Building leverage in your advice firm: Part 1 – Silos and Staffing

I am fascinated by the number of advisory firm principals who still believe the best path forward for junior advisers is in the back room, cutting their teeth on low end clients. If you’re in the business of building an advisory firm, this approach doesn’t make any sense.

I am strongly advocating a rethink of the role allocation of junior talent. Bring them into the front office on your best clients, on joint appointments.  Encourage greater collaboration on your difficult cases and promote client sharing between junior and senior talent with your best clients.  (Be clear, I am not advocating dumping your best clients onto your newest talent without collaboration.  This would be irresponsible and contravene your duty of care to clients and your team.)

Parking your newest advisers in low end client work to ‘learn the ropes’ is based on outdated thinking, which I don’t believe the current employment environment will allow you to support for much longer.

Keeping junior talent in low end client work creates silos

First and foremost this outdated thinking promotes ‘your client’, ‘my client’ attitudes, which create silos in an advice business.

Silos reduce business value.

  1. Talent gaps. A silo-operated advice business resembles a barrister’s chamber. Everyone is very busy and there are lots of shared resources, but there is little professional support for increasingly heavy workloads and increasing client expectations.  A talent gap is cultivated between a senior adviser’s high-end skills and those of the next level of adviser. Talent gaps doom senior advisers to high workloads.  On-going success doesn’t mean freedom and more time, but just the opposite.
  2. Inconsistent value to clients. Advice silos don’t encourage consistency of a firm’s client value proposition. As advisers in a silo become more experienced, they develop their own habits for running a client discovery meeting, re-directing a client’s misaligned focus, prospecting for new clients, and providing clients with greater financial choice in their financial decision making.  These soft skills vary from silo to silo, greatly affecting the client value proposition throughout a firm. Thanks to the industry’s back office industrialisation efforts over the last few years, most firms can guarantee consistency in the hard skills of advice (e.g. technical compliance and statement of advice construction), but these are now considered a ‘ticket to the game’ of advice and rarely contribute to significant value add for a real client.
  3. Compromised client relationships. In these advice silos, clients don’t develop a relationship with the firm, but a relationship with one individual within the firm. Worst case scenarios occur when advisory staff who have worked your low end clients, and achieved hard experience at your expense, leave or are poached from your firm, and start taking ‘their’ (read ‘your’) client relationships with them.
  4. Lost opportunity to cross sell. Cross sell opportunities are often missed in firms with advice silos as there is little or no remuneration benefit to refer a client to another silo. Also there is the problem that an “A” client for one silo is a “D” client for another, and the service proposition can’t be guaranteed across the firm.
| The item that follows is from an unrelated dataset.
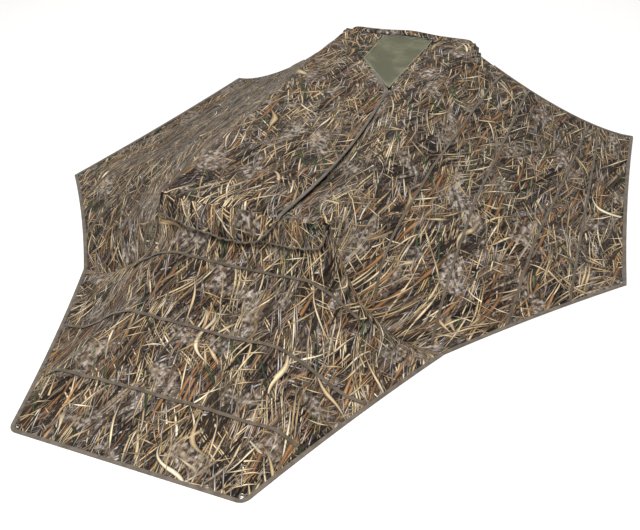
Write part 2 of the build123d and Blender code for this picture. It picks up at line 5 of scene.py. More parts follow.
import bmesh
import bpy
import numpy as np
from mathutils import Matrix, Vector, noise
from mathutils.bvhtree import BVHTree


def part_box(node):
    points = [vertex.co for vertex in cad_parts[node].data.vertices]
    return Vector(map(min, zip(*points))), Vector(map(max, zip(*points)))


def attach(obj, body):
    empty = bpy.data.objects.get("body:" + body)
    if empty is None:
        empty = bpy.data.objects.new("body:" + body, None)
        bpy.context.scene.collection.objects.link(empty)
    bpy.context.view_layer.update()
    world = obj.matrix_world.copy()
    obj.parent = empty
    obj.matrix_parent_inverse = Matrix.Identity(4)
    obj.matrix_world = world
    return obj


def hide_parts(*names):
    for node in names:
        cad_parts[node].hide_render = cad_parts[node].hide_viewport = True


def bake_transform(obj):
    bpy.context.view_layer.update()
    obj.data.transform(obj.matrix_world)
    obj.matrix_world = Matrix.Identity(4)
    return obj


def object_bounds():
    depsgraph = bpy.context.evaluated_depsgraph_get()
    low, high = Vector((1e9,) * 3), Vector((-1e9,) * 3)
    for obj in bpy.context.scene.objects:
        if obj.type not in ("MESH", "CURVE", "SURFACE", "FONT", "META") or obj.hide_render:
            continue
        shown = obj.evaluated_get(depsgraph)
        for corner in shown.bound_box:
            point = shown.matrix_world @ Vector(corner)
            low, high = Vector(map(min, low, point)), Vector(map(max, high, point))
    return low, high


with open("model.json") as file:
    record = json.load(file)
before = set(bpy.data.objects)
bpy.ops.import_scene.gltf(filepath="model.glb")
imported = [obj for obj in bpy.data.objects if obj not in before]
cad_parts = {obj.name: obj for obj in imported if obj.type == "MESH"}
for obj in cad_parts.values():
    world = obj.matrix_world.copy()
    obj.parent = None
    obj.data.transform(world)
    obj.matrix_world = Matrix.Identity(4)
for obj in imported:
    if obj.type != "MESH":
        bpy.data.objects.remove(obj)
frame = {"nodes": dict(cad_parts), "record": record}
cad_box = [list(corner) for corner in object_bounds()]

# ---------------------------------------------------------------- places read from the frame
FOOT_Y = cad_box[0][1]
HEAD_Y = cad_box[1][1]
WING_X = cad_box[1][0]
PANEL_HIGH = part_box("right_door_panel")[1]
DOOR_X = PANEL_HIGH.x
DOOR_REAR = PANEL_HIGH.y
DOOR_TOP = PANEL_HIGH.z
LIP_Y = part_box("left_door_lip")[0].y
FLAP_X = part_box("left_door_flap")[1].x
BAND_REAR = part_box("hood_band")[1].y - 0.014
NET_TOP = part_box("screen_border")[1].z - 0.008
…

Restricting junior talent’s experiences will cost you good staff

Good talent won’t join your firm to repeat your career. They will only join your firm so they can leverage the firm’s experience to fast-track their own, i.e. they want to ‘get somewhere’ quicker than they would if they worked for themselves or someone else.
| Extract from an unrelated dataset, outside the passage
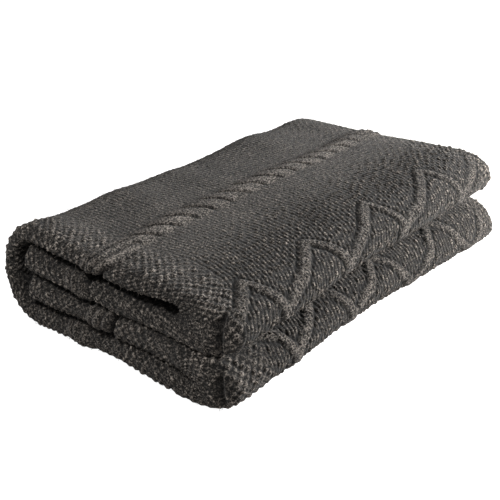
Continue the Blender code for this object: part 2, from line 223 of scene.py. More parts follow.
# Grid of the cloth: rows run along the cloth's route, columns across its courses
ROW_STEP = 0.0013
COLUMN_STEP = 0.0019
NOSE_ROWS = 46
RIM = 0.0060
RIM_PLACES = (0.0, 0.0004, 0.0013, 0.0027, 0.0044)


def smooth(value, low, high):
    """Soft step from 0 at low to 1 at high."""
    t = np.clip((value - low) / (high - low), 0, 1)
    return t * t * (3 - 2 * t)


def band(value, rise_from, rise_to, fall_from, fall_to):
    """Soft step up to 1, and down again further on."""
    return smooth(value, rise_from, rise_to) * (1 - smooth(value, fall_from, fall_to))


def turn(side, apex, depth, start, end, fullness):
    """Half turn of a sheet between two levels, as (y, z) points."""
    angles = np.linspace(-math.pi / 2, math.pi / 2, TURN_STEPS)
    across = np.abs(np.cos(angles)) ** (2 / fullness)
    up = np.sign(angles) * np.abs(np.sin(angles)) ** (2 / fullness)
    y = apex - side * depth * (1 - across)
    z = (start + end) / 2 + (end - start) / 2 * up
    return np.column_stack([y, z])


class Route:
    """Middle line of one sheet through the folds, measured along the cloth."""

    def __init__(self, turns, first_edge, last_edge):
        points = [first_edge]
        marks = [0]
        for row in turns:
            marks.append(len(points))
            points.extend(turn(*row))
            marks.append(len(points) - 1)
        points.append(last_edge)
        marks.append(len(points) - 1)
        self.points = np.array(points)
        steps = np.linalg.norm(np.diff(self.points, axis=0), axis=1)
        self.along = np.concatenate([[0], np.cumsum(steps)])
        self.marks = self.along[marks]
        tangent = np.gradient(self.points, self.along, axis=0)
        tangent /= np.linalg.norm(tangent, axis=1)[:, None]
        self.normals = np.column_stack([-tangent[:, 1], tangent[:, 0]])

    def at(self, along):
        """Points and outward normals at lengths along the cloth."""
        point = np.stack([np.interp(along, self.along, self.points[:, k]) for k in (0, 1)], -1)
        normal = np.stack([np.interp(along, self.along, self.normals[:, k]) for k in (0, 1)], -1)
        return point, normal / np.linalg.norm(normal, axis=-1)[..., None]


OUT = Route(OUT_TURNS, (UPPER_FLAP_EDGE, UPPER_OUT), (LOWER_FLAP_EDGE, LOWER_OUT))
IN_EDGES = (UPPER_FLAP_EDGE, UPPER_IN), (LOWER_FLAP_EDGE, LOWER_IN)
IN_NOSE = Route(IN_TURNS_NOSE, *IN_EDGES)
IN_OPEN = Route(IN_TURNS_OPEN, *IN_EDGES)
CLOTH_LENGTH = OUT.marks[-1]
_, CREASE_ABOVE, FOLD_TOP, WRAP_TOP, WRAP_FOOT, FOLD_FOOT, CREASE_BELOW, _ = OUT.marks


def with_rims(end, step):
    """Places from 0 to an end, evenly apart but closer beside both rims."""
    count = round((end - 2 * RIM) / step) + 1
    middle = np.linspace(RIM, end - RIM, count)
    return np.concatenate([RIM_PLACES, middle, [end - p for p in reversed(RIM_PLACES)]])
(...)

Due to the boom we’re experiencing (ask a Western Australian how hard it is to get and keep new team members– it’s probably a reality check for all of us), two years is becoming the average length of employment/service. Our real competition isn’t for clients, but for staff. The banks and institutions are throwing everything at the staff advising our metropolitan and regional clients to lure them across. Your employment advantages over the institutional predators are still the same as always: quicker opportunities for experience; closer relationships with real clients; strategic independence; and options for equity. These all appeal to the X and Y Generations, but all strengths have corresponding weaknesses. To overcome these weaknesses, principals need different strategies.